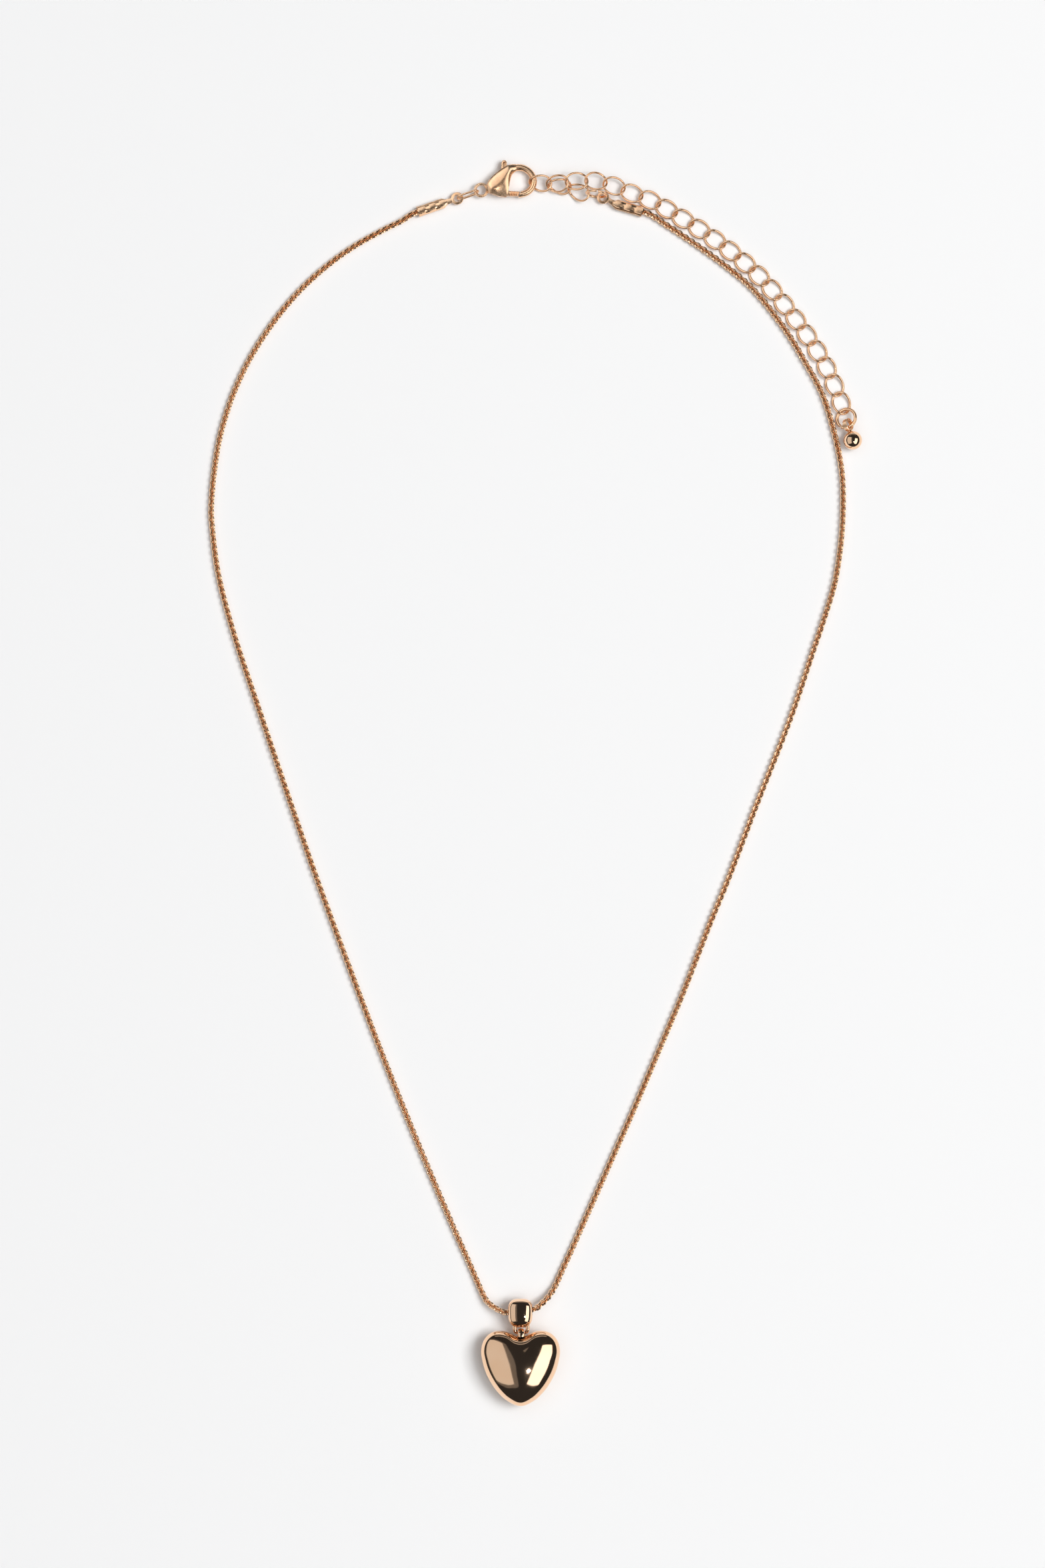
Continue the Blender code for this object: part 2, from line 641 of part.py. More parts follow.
def build_extender(curve):
    """All the extender's links, as {name: object}."""
    links = {}
    for name, (place, angles) in NEAR_LINKS.items():
        link = add_object(name, curve, LINK_GOLD)
        link.matrix_world = (Matrix.Translation(Vector(place) * MM)
                             @ turned_degrees(angles))
        links[name] = link
    route = smooth_curve(in_mm(TAIL_ROUTE))
    for k in range(TAIL_LINKS):
        place = point_along(route, LINK_PITCH * k)
        ahead = point_along(route, LINK_PITCH * k + 0.5 * LINK_PITCH)
        behind = point_along(route, max(0.0, LINK_PITCH * k - 0.5 * LINK_PITCH))
        along = (ahead - behind).normalized()
        yaw = math.atan2(along.y, along.x)
        rise = math.asin(along.z)
        name = f"extender_link_{len(links) + 1:02d}"
        link = add_object(name, curve, LINK_GOLD)
        link.matrix_world = Matrix.Translation(place) @ turned(yaw, rise)
        links[name] = link
    return links


def build_tail_end():
    ring = add_object("end_ring", open_ring("end_ring", END_RING_RADIUS, END_RING_WIRE,
                                            END_RING_GAP), LINK_GOLD)
    ring.matrix_world = Matrix.Translation(END_RING_AT) @ turned_degrees(END_RING_TURN)
    half = DROP_LOOP_HALF
    band = DROP_LOOP_BAND
    outline = [oval(half.x, half.y, 20), oval(half.x - band, half.y - band, 20)]
    loop = add_object("drop_loop", flat_plate("drop_loop", outline, DROP_LOOP_WIDTH),
                      LINK_GOLD)
    loop.matrix_world = (Matrix.Translation(DROP_LOOP_AT)
                         @ turned_degrees(DROP_LOOP_TURN))
    bm = bmesh.new()
    bmesh.ops.create_uvsphere(bm, u_segments=20, v_segments=12, radius=BALL_RADIUS)
    ball = add_mesh("drop_ball", bm, HEART_GOLD)
    ball.location = BALL_AT
    return ring, loop, ball


# ---------------------------------------------------------------- moving pieces

def link_junction(first, second):
    """Where one link hooks the next: midway between their centres."""
    return (first.matrix_world.translation + second.matrix_world.translation) / 2


def place_pivots(parts):
    """Empties on the joint axes, each carrying the pieces that turn about it."""
    root = pivot("necklace", Vector())
    for name in ("chain_left", "chain_right", "cord_end_left", "cord_end_right"):
        hang(parts[name], root)
    bail_pivot = pivot("bail_pivot", BORE_AT, root)
    ring_pivot = pivot("pendant_ring_pivot", TAB_BAR, bail_pivot)
    heart_pivot = pivot("heart_pivot", HEART_BAR, ring_pivot)
    hang(parts["bail"], bail_pivot)
    hang(parts["pendant_ring"], ring_pivot)
    hang(parts["heart"], heart_pivot)

    link_pivot = pivot("clasp_link_pivot", LINK_PIVOT_AT, root)
    clasp_pivot = pivot("clasp_pivot", CLASP_PIVOT_AT, link_pivot)
    lever_pivot = pivot("lever_pivot", in_clasp(PIVOT), clasp_pivot)
    hang(parts["clasp_link"], link_pivot)
    for name in ("clasp_body", "clasp_rivet", "clasp_spring"):
        hang(parts[name], clasp_pivot)
    hang(parts["clasp_lever"], lever_pivot)

    upper = pivot("jump_ring_pivot", JUMP_PIVOT_AT, root)
    hang(parts["extender_jump_ring"], upper)
    previous = parts["extender_jump_ring"]
    for number in range(1, len(NEAR_LINKS) + TAIL_LINKS + 1):
        link = parts[f"extender_link_{number:02d}"]
        upper = pivot(f"link_{number:02d}_pivot", link_junction(previous, link), upper)
        hang(link, upper)
        previous = link
    upper = pivot("end_ring_pivot", link_junction(previous, parts["end_ring"]), upper)
    hang(parts["end_ring"], upper)
    drop_pivot = pivot("drop_pivot", link_junction(parts["end_ring"],
                                                   parts["drop_loop"]), upper)
    hang(parts["drop_loop"], drop_pivot)
    hang(parts["drop_ball"], drop_pivot)


# ---------------------------------------------------------------- the necklace

clear_scene()
PARTS = new_collection("pendant_necklace")
PIVOT_PLACES = {}
CUTTERS = new_collection("cutters")
CHAIN_GOLD = metal("chain_gold", GOLD, 0.22)
HEART_GOLD = metal("heart_gold", DEEP_GOLD, 0.06)
BAIL_GOLD = metal("bail_gold", DEEP_GOLD, 0.08)
CORD_END_GOLD = metal("cord_end_gold", GOLD, 0.25)
CLASP_GOLD = metal("clasp_gold", GOLD, 0.22)
LINK_GOLD = metal("link_gold", GOLD, 0.18)
SPRING_STEEL = metal("spring_steel", STEEL, 0.30)

pieces = [
    build_chain("chain_left", LEFT_ROUTE),
    build_chain("chain_right", RIGHT_ROUTE),
    build_heart(),
    build_pendant_ring(),
    build_bail(),
    build_cord_end("cord_end_left", LEFT_END_AT, LEFT_END_TURN, LEFT_END_OFFSET),
    build_cord_end("cord_end_right", RIGHT_END_AT, RIGHT_END_TURN, RIGHT_END_OFFSET),
    build_clasp_body(),
    build_clasp_lever(),
    build_rivet(),
    build_clasp_spring(),
    build_clasp_link(),
]
jump_ring = add_object("extender_jump_ring",
                       open_ring("extender_jump_ring", JUMP_RING_RADIUS, JUMP_RING_WIRE,
                                 JUMP_RING_GAP), LINK_GOLD)
jump_ring.matrix_world = (Matrix.Translation(JUMP_RING_AT)
                          @ turned_degrees(JUMP_RING_TURN))
links = build_extender(wire("extender_link", link_points(), LINK_WIRE, True))
pieces += [jump_ring, *links.values(), *build_tail_end()]
bpy.context.view_layer.update()
place_pivots({piece.name: piece for piece in pieces})
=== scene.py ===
"""A fine rose-gold pendant necklace laid flat on a white table.

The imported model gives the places.  Every visible piece is rebuilt here at jewellery
scale: each run of chain as small interlinked rings, the links as round drawn wire, the
heart and bail as polished solid shapes, and the clasp and cord ends with their tool marks.
"""

import math

import bmesh
import bpy
from mathutils import Matrix, Vector


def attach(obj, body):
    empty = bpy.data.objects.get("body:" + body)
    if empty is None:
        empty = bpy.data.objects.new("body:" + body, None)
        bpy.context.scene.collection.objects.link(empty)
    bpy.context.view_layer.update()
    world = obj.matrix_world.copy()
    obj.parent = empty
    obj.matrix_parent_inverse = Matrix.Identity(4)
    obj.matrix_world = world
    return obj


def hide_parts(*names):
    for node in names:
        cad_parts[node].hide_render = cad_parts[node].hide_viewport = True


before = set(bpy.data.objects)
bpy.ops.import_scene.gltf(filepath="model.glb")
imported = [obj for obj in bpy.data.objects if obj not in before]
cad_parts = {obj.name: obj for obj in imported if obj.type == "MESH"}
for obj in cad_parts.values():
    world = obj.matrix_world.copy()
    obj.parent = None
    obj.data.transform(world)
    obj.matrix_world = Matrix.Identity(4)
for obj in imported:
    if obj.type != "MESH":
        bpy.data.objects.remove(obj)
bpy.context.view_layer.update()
MM = 0.001

# ---------------------------------------------------------------- driving sizes

# The fine chain's runs, in millimetres, from each cord end to the middle of the bail.
LEFT_ROUTE = [
    (-31.73, 86.09, 0.70), (-34.00, 85.31, 0.70), (-35.70, 84.25, 0.58),
    (-38.43, 82.90, 0.50), (-42.56, 80.60, 0.50), (-46.47, 77.85, 0.50),
    (-50.14, 74.63, 0.50), (-53.24, 71.23, 0.50), (-56.11, 67.40, 0.50),
    (-58.64, 63.27, 0.50), (-60.55, 59.27, 0.50), (-61.80, 55.92, 0.50),
    (-63.05, 51.46, 0.50), (-63.82, 46.69, 0.50), (-64.20, 42.46, 0.50),
    (-64.18, 38.96, 0.50), (-63.23, 31.38, 0.50), (-60.90, 22.41, 0.50),
    (-57.20, 11.24, 0.50), (-52.47, -2.77, 0.50), (-47.76, -16.30, 0.50),
    (-41.21, -33.99, 0.50), (-37.45, -43.77, 0.50), (-32.90, -55.01, 0.50),
    (-28.61, -65.19, 0.50), (-25.67, -71.84, 0.50), (-24.24, -75.13, 0.62),
    (-23.28, -77.17, 0.90), (-22.56, -78.09, 1.20), (-21.41, -78.82, 1.72),
    (-20.33, -79.26, 2.16), (-19.30, -79.25, 2.30), (-18.05, -79.09, 2.30),
]
RIGHT_ROUTE = [
    (-1.06, 86.00, 0.70), (1.25, 85.34, 0.70), (2.40, 84.70, 0.62), (3.98, 83.63, 0.52),
    (6.76, 81.81, 0.50), (11.86, 78.24, 0.50), (16.96, 74.00, 0.50),
    (21.55, 68.29, 0.50), (24.87, 62.93, 0.50), (27.48, 57.98, 0.50),
    (29.27, 52.00, 0.50), (30.25, 46.96, 0.50), (30.49, 42.51, 0.50),
    (30.31, 37.64, 0.50), (29.75, 32.80, 0.50), (28.74, 28.07, 0.50),
    (25.83, 19.23, 0.50), (22.36, 9.05, 0.50), (17.48, -3.38, 0.50),
    (13.40, -14.10, 0.50), (10.59, -20.99, 0.50), (6.78, -30.83, 0.50),
    (4.02, -37.44, 0.50), (-0.73, -48.64, 0.50), (-4.26, -56.61, 0.50),
    (-7.94, -64.90, 0.50), (-10.00, -69.54, 0.50), (-11.53, -72.88, 0.53),
    (-12.55, -75.17, 0.74), (-13.12, -76.19, 0.98), (-13.82, -77.15, 1.34),
    (-14.71, -77.98, 1.80), (-15.55, -78.66, 2.16), (-16.60, -78.92, 2.30),
    (-17.75, -79.05, 2.30),
]
RING_RADIUS = 0.40 * MM
RING_WIRE = 0.33 * MM
RING_PITCH = 0.55 * MM


# ---------------------------------------------------------------- materials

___

→ **Challenge**:
Begin at the line that has "pieces += [jump_ring, *links.values(), *build_tail_end()]"; stop after the line that has "if empty is". Copy every line in that span exactly.

→ **Final result**:
pieces += [jump_ring, *links.values(), *build_tail_end()]
bpy.context.view_layer.update()
place_pivots({piece.name: piece for piece in pieces})
=== scene.py ===
"""A fine rose-gold pendant necklace laid flat on a white table.

The imported model gives the places.  Every visible piece is rebuilt here at jewellery
scale: each run of chain as small interlinked rings, the links as round drawn wire, the
heart and bail as polished solid shapes, and the clasp and cord ends with their tool marks.
"""

import math

import bmesh
import bpy
from mathutils import Matrix, Vector


def attach(obj, body):
    empty = bpy.data.objects.get("body:" + body)
    if empty is None:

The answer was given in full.